No, you’d have to program this using area.boot as an example. How are you implementing the Cox partial likelihood to handle censoring when doing avas? I’m not aware of available software that does that.

The rms package wants you to use parametric regression splines, which usually work just as well as GAMs, avas, and ace.

Marc_Vila_Forteza · October 16, 2024, 5:45pm

Thank you again for your quick reply. What I did is the following:

Apply avas transformation to the original variables x,y:
avas ← avas(x, y)

Create a new dataset, with original outcome y and transformed x:
avas_trans ← cbind(y, g[,c(“STATUS”)], avas$tx)
avas_trans ← as.data.frame(avas_trans)

Run the cox model with cph() function:
cph_cox_model_avas_trans ← cph(Surv(MTBR, STATUS) ~ x1 + x2 + x3 , data = avas_trans, x=TRUE,y=TRUE, tol=1e-13, ties = ‘efron’, id = id)

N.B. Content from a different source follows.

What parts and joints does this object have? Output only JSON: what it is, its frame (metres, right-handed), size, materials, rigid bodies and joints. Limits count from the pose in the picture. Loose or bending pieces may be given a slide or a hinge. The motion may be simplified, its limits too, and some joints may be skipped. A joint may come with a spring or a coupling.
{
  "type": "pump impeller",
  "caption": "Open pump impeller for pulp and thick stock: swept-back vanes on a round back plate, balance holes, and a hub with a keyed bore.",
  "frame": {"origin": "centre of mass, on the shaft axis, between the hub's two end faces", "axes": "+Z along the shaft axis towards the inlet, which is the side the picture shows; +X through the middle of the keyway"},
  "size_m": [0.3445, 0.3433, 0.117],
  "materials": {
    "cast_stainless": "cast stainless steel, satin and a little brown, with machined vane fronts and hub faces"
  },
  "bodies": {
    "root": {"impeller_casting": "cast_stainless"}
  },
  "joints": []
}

I compuite the relative likelihood of each transformed covariate from the fitted model with anova() function.
anova(cph_cox_model_avas_trans, test=‘LR’)

Later, validate() and calibrate() the model cph_cox_model_avas_trans and check for the indexes and overfitting issues.

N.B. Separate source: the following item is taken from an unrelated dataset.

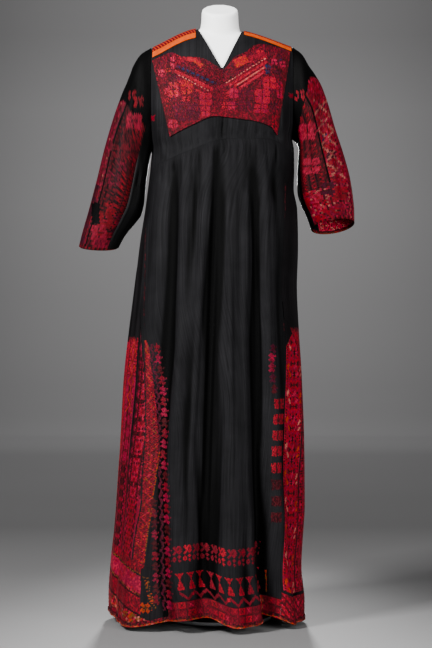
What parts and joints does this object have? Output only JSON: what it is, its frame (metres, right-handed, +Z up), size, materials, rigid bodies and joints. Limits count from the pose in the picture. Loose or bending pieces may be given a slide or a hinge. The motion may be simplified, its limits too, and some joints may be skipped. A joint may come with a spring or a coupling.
{
  "type": "embroidered palestinian thobe dress on a limbless dress form and stand",
  "caption": "Full length black dress with wide sleeves, V neck, chest panel and cross-stitched front, sides and sleeves, shown on a limbless dress form with a round based stand.",
  "frame": {"origin": "centre of the underside of the stand's round base, on the pole's axis", "axes": "+Z up, -Y the front of the dress, +X the wearer's left side, which is on the right seen from the front"},
  "size_m": [0.6673, 0.4375, 1.4957],
  "materials": {
    "black_cloth": "matt",
    "panel_cloth": "matt",
    "chest_cloth": "matt",
    "striped_silk": "satin",
    "orange_silk": "satin",
    "form_cover": "matt",
    "stand": "satin"
  },
  "bodies": {
    "root": {"back_panel": "black_cloth", "chest_panel": "chest_cloth", "cuff_binding_left": "orange_silk", "cuff_binding_right": "orange_silk", "form_base": "stand", "form_pole": "stand", "form_torso": "form_cover", "front_bodice": "black_cloth", "front_skirt": "black_cloth", "gore_left": "black_cloth", "gore_right": "black_cloth", "hem_binding": "orange_silk", "shoulder_ribbon_left": "orange_silk", "shoulder_ribbon_right": "orange_silk", "shoulder_stripes_left": "striped_silk", "shoulder_stripes_right": "striped_silk", "side_panel_left": "panel_cloth", "side_panel_right": "panel_cloth", "sleeve_outer_left": "panel_cloth", "sleeve_outer_right": "panel_cloth", "sleeve_under_left": "black_cloth", "sleeve_under_right": "black_cloth"}
  },
  "joints": []
}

Do you find important inconsistencies in what I did?

f2harrell · October 16, 2024, 8:06pm

I’m not getting the motivation for this. The Cox model is transformation-invariant (in the realm of 1-1 transformations that are ascending). So you don’t transform event times when handing them to Cox.

Marc_Vila_Forteza · October 17, 2024, 11:56am

Hi professor,
I’ve tried such transformations in order to see if they would improve the model while improving the overfitting. What I found plotting the # components vs AIC is that the results seem to be slightly better using avas or ace transformations than with splines with less components.

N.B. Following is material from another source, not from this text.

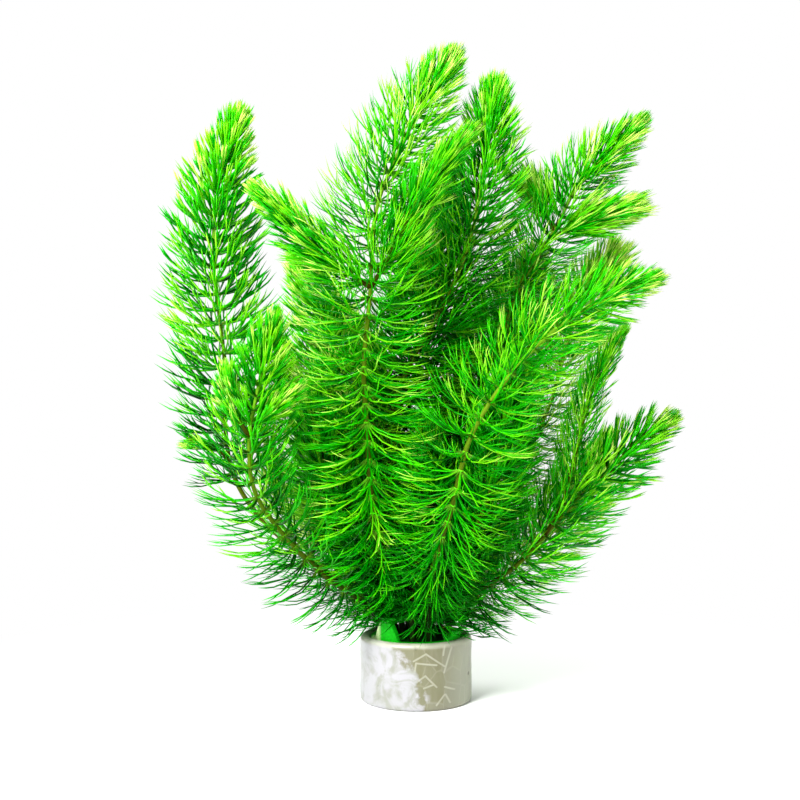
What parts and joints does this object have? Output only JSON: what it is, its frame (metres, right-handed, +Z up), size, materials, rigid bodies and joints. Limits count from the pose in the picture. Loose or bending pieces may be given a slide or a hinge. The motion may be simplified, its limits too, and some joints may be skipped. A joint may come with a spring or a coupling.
{
  "type": "hornwort bunch in a ceramic ring",
  "caption": "Bunch of hornwort stems with whorls of forked needle leaves, held upright by a foam strip in a short marbled ceramic ring; an aquarium plant that stands on its ring.",
  "frame": {"origin": "centre of the ring's foot, on the surface it stands on, below the middle of the bunch", "axes": "+Z up along the ring's axis, +X to the right and -Y to the front as in the picture"},
  "size_m": [0.1809, 0.1078, 0.2231],
  "materials": {
    "ceramic": "pale marbled ceramic, smooth with fine pits, soft sheen",
    "foam": "bright green soft foam",
    "old_shoots": "fresh green needle leaves, wet sheen, paler at the tips",
    "young_shoots": "light yellow-green needle leaves"
  },
  "bodies": {
    "root": {"ring": "ceramic", "foam": "foam", "stem_left_tall": "old_shoots", "stem_left_low": "old_shoots", "stem_centre_tall": "old_shoots", "stem_centre_mid": "old_shoots", "stem_right_reach": "old_shoots", "stem_right_upper": "old_shoots", "stem_right_low": "old_shoots", "stem_left_mid": "old_shoots", "stem_right_mid": "old_shoots", "stem_left_back": "old_shoots", "stem_back_tall": "old_shoots", "stem_back_left": "old_shoots", "stem_back_right": "old_shoots", "stem_back_low_right": "old_shoots", "stem_back_low_left": "old_shoots", "stem_inner_left": "old_shoots", "stem_inner_middle": "old_shoots", "stem_inner_right": "old_shoots", "branch_centre_left": "young_shoots", "branch_centre_right": "young_shoots", "branch_right_upper_left": "young_shoots", "branch_right_upper_side": "young_shoots", "branch_right_low": "young_shoots", "branch_left_side": "young_shoots", "branch_left_inner": "young_shoots", "branch_left_outer": "young_shoots"}
  },
  "joints": []
}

Maybe there is the risk of losing interpretability and uncertainty about an eventual violation of the model assumptions, but at this stage it seems that those models perform a little bit better.

f2harrell · October 17, 2024, 2:30pm

Pre-transforming one or more Xs can be a good idea. But you were also pre-transforming Y for a Cox model, which didn’t make sense to me. Pre-transformation should involve only unsupervised learning, i.e., should not be informed by Y. As in nonlinear PCA.